Ce nouvel épisode de rébellion militaire, qui s’ajoute à deux autres mouvements similaires en trois mois, met à nu les fractures internes d’une armée engagée dans une guerre asymétrique qu’elle ne se sent plus capable de mener.

Filingué : la goutte de trop pour le 13e bataillon

Le mardi 24 juin, à Filingué, à environ 180 km au nord de Niamey, les soldats du 13e bataillon interarmes ont dit non. Non à une mission de relève dans la région de Banibangou,où a eu lieu quelques jours plus tôt, un massacre où 71 de leurs frères d’armes ont péri. Ce refus d’exécution d’ordre n’est pas un acte d’insubordination ordinaire : il est l’expression d’un ras-le-bol général. Les militaires exigent un meilleur équipement, notamment un appui aérien soutenu, avant de retourner dans une zone jugée trop dangereuse sans moyens adaptés. Le ton est monté jusqu’à la violence : leur commandant, le lieutenant-colonel Massaoudou Dari Mossi, a été séquestré, frappé et évacué en urgence vers la Turquie pour y être soigné.

Téra : des soldats à bout de nerfs

Moins de 24 heures après les événements de Filingué, une autre mutinerie éclate à Téra, ville garnison à moins de 200 km de Niamey. Cette fois, ce sont les soldats de la compagnie mobile de contrôle des frontières qui refusent une mission d’escorte d’un convoi de ravitaillement venant du Burkina Faso. Pour eux, impossible de prendre un tel risque sans garanties minimales. Ils dénoncent une situation devenue insoutenable : manque criant de munitions, absence d’armes efficaces, retards de soldes, et surtout, absence de renseignements fiables. L’hécatombe de Banibangou reste dans tous les esprits et alimente un climat de peur, de colère et de défiance envers la hiérarchie militaire.

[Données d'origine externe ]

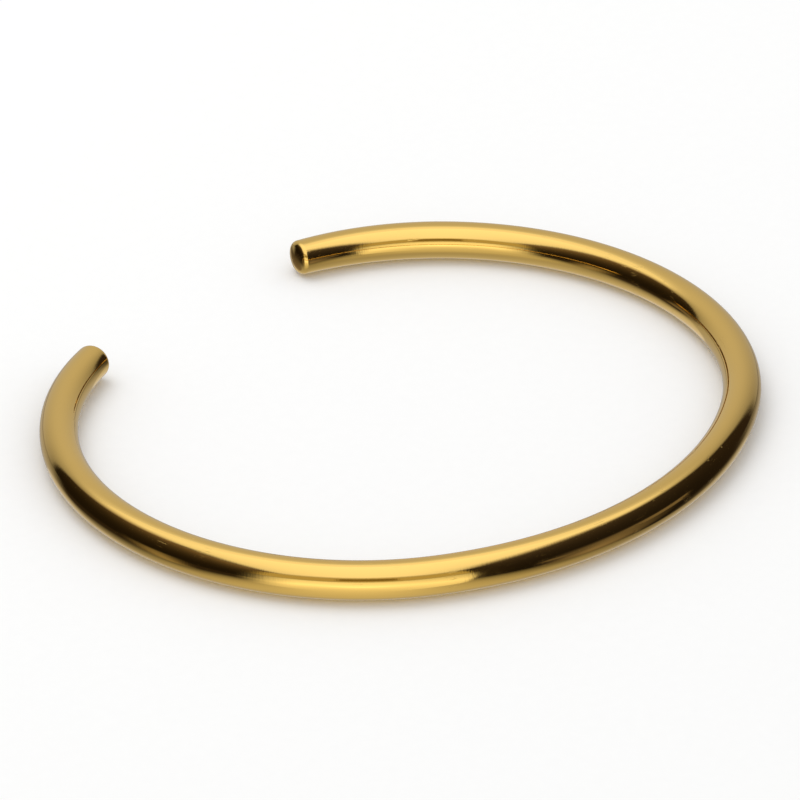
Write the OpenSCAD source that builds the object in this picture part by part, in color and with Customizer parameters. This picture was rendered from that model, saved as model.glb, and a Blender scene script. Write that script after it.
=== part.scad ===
// Open bangle: one round wire bent to an oval, left open between two domed tips.
// It lies flat on its side, the long way of the oval along X and the mouth towards +Y.
// The origin is on the resting surface, under the middle of the outline.
// All sizes are in millimetres.

/* [Ring] */
// Thickness of the round wire
wire_d = 3.4; // [2.8:0.1:4]
// Inside width of the oval, from side to side
inside_w = 60; // [57:0.5:66]
// Inside reach from the widest line to the middle of the back
back_reach = 26.3; // [25.5:0.1:27.5]
// Inside bend radius of the two sides
side_r = 24.7; // [23:0.1:25.2]

/* [Tips] */
// Clear opening between the two tips
mouth = 25; // [18:0.2:32]
// Thickness of the wire at a tip, as a share of the wire's own
tip_share = 0.93; // [0.8:0.01:0.98]
// Length over which the wire thins towards a tip
taper_l = 13; // [6:0.5:20]
// Radius of the dome that closes a tip, as a share of the tip's own radius
dome_share = 2.3; // [1.5:0.05:3]
// Radius of the softened edge round a dome
edge_r = 0.6; // [0.1:0.05:0.8]

/* [Hidden] */
$fn = 96;
gold = [0.83, 0.66, 0.24];

wire_r = wire_d / 2;
tip_r = wire_r * tip_share;
dome_r = tip_r * dome_share;

// The wire's middle line is three arcs that run into each other without a kink:
// a wide one round the back, about [0, back_y], and one round each side, about [side_x, 0].
side_x = inside_w / 2 - side_r;
side_bend = side_r + wire_r;
back_mid = back_reach + wire_r;
back_bend = (side_x * side_x + back_mid * back_mid - side_bend * side_bend) / (2 * (back_mid - side_bend));
back_y = back_bend - back_mid;
// Half the angle that the back arc spans
join_a = atan2(side_x, back_y);

// How far the centre of a dome lies behind the place where the softened edge begins
dome_set = sqrt(pow(dome_r - edge_r, 2) - pow(tip_r - edge_r, 2));
// Half the angle that the dome spans, out to the softened edge
dome_a = atan2(tip_r - edge_r, dome_set);
// Angle on the side arc at which the tip begins, so that the domes stand apart by the mouth
tip_a = acos((mouth / 2 + dome_r - side_x) / norm([side_bend, dome_set])) + atan2(dome_set, side_bend);

// Every length of wire starts inside a slightly thicker one, so that the pieces grow into one solid
seat_l = 0.6;
seat_step = 0.006;
seat_a = seat_l / side_bend * 180 / PI;
side_wire_r = wire_r - seat_step;

// Towards a tip the wire thins in even steps of about a hundredth of a millimetre, slowly at first
taper_steps = 12;
taper_a = taper_l / side_bend * 180 / PI;
function step_r(i) = side_wire_r - (side_wire_r - tip_r) * i / taper_steps;
function step_a(i) = tip_a - taper_a * (1 - sqrt((i + 0.5) / taper_steps));
// Length of straight wire behind a tip, inside the last step
tip_root = taper_l * (1 - sqrt(1 - 0.5 / taper_steps)) + 0.2;

// The outline reaches from the back to the softened edges of the tips
front_y = (side_bend + tip_r - edge_r) * sin(tip_a) + edge_r;
rear_y = -back_mid - wire_r;
middle_y = (front_y + rear_y) / 2;

// Wire of radius r along an arc about the origin, from angle a to angle b
module bent_wire(bend, r, a, b) {
    rotate([0, 0, a])
        rotate_extrude(angle = b - a)
            translate([bend, 0])
                circle(r = r);
}

// Half the section of a tip, along its own axis: straight wall, softened edge and dome
module tip_section() {
    wedge = 2 * dome_r;
    translate([0, -tip_root])
        square([tip_r, tip_root]);
    translate([tip_r - edge_r, 0])
        circle(r = edge_r);
    intersection() {
        translate([0, -dome_set])
            circle(r = dome_r);
        translate([0, -dome_set])
            polygon([[0, 0], [wedge * sin(dome_a), wedge * cos(dome_a)], [0, wedge]]);
    }
}

module tip() {
    rotate([0, 0, tip_a])
        translate([side_bend, 0, 0])
            rotate([-90, 0, 0])
                rotate_extrude()
                    tip_section();
}

// One side of the bangle, from the back arc round to its tip
module side() {
    translate([side_x, 0, 0]) {
        bent_wire(side_bend, side_wire_r, join_a - 90 - seat_a, step_a(0));
        for (i = [1 : taper_steps - 1])
            bent_wire(side_bend, step_r(i), tip_a - taper_a, step_a(i));
        tip();
    }
}

module bangle() {
    color(gold)
        translate([0, -middle_y, wire_r])
            union() {
                translate([0, back_y, 0])
                    bent_wire(back_bend, wire_r, -90 - join_a, join_a - 90);
                side();
                mirror([1, 0, 0])
                    side();
            }
}

bangle();
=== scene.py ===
import math

import bmesh
import bpy
from mathutils import Matrix, Vector


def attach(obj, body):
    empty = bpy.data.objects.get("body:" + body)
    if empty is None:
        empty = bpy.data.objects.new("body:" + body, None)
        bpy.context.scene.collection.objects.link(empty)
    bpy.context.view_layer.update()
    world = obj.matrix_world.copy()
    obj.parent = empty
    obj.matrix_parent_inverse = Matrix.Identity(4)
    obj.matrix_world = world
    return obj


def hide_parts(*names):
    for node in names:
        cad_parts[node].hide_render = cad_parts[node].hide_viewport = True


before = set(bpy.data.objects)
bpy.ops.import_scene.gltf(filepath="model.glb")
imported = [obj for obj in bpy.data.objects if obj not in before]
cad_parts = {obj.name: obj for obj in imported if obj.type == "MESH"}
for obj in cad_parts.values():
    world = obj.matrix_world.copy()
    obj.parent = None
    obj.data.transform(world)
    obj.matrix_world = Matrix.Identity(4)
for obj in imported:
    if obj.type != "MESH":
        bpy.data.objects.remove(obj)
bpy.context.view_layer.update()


# The bangle's middle line. The maker bends one length of round wire cold round an oval former:
# a wide curve for the back, and a tighter one each side that runs on to the tip without a kink.
# The tips are finished last, each turned against a cup file to a low dome with a softened edge.
MM = 0.001
wire_r = 1.7 * MM
# The oval inside: its width, its reach from the widest line to the back, and the radius of its sides
inside_w = 60 * MM
back_reach = 26.3 * MM
side_r = 24.7 * MM
# The tips: the clear way between them, their share of the wire's thickness, the length over which
# the wire thins, the dome's radius as a share of the tip's, and the radius of the softened edge
mouth = 25 * MM
tip_share = 0.93
taper_l = 13 * MM
dome_share = 2.3
edge_r = 0.6 * MM
tip_r = wire_r * tip_share
dome_r = tip_r * dome_share

# A side's arc has its centre at side_x, 0 and the back's at 0, back_y; they meet at the angle join_a
side_x = inside_w / 2 - side_r
side_bend = side_r + wire_r
back_mid = back_reach + wire_r
back_bend = (side_x ** 2 + back_mid ** 2 - side_bend ** 2) / (2 * (back_mid - side_bend))
back_y = back_bend - back_mid
join_a = math.atan2(side_x, back_y) - math.pi / 2

# The centre of a dome: how far behind the start of the softened edge, and how far aside of the
# bend's centre
dome_set = math.sqrt((dome_r - edge_r) ** 2 - (tip_r - edge_r) ** 2)
dome_aside = mouth / 2 + dome_r - side_x
# The angle of a side's bend at which the softened edge begins, and the middle of the whole outline
tip_a = math.acos(dome_aside / math.hypot(side_bend, dome_set)) + math.atan2(dome_set, side_bend)
front_y = (side_bend + tip_r - edge_r) * math.sin(tip_a) + edge_r
middle_y = (front_y - back_mid - wire_r) / 2

# The drawn wire stays a few thousandths of a millimetre inside the solid
wire_inset = 0.008 * MM
tip_inset = 0.001 * MM
drawn_wire_r = wire_r - wire_inset
drawn_tip_r = tip_r - tip_inset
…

Une armée fragilisée, un État sous pression

Les deux mutineries survenues en seulement trois jours portent à quatre le nombre de rébellions internes recensées depuis mars, après celles de Termit et Tahoua. Ces soulèvements ne sont plus isolés mais traduisent une crise structurelle. Le moral des troupes est au plus bas, les pertes humaines s’accumulent, et l’équipement reste dramatiquement insuffisant. Dans un pays dirigé par des militaires depuis le coup d’État de 2023, ces épisodes de désobéissance pourraient ébranler davantage un pouvoir déjà contesté. Car lorsque l’armée se fissure de l’intérieur, c’est tout l’édifice sécuritaire d’un État en guerre contre le terrorisme qui vacille.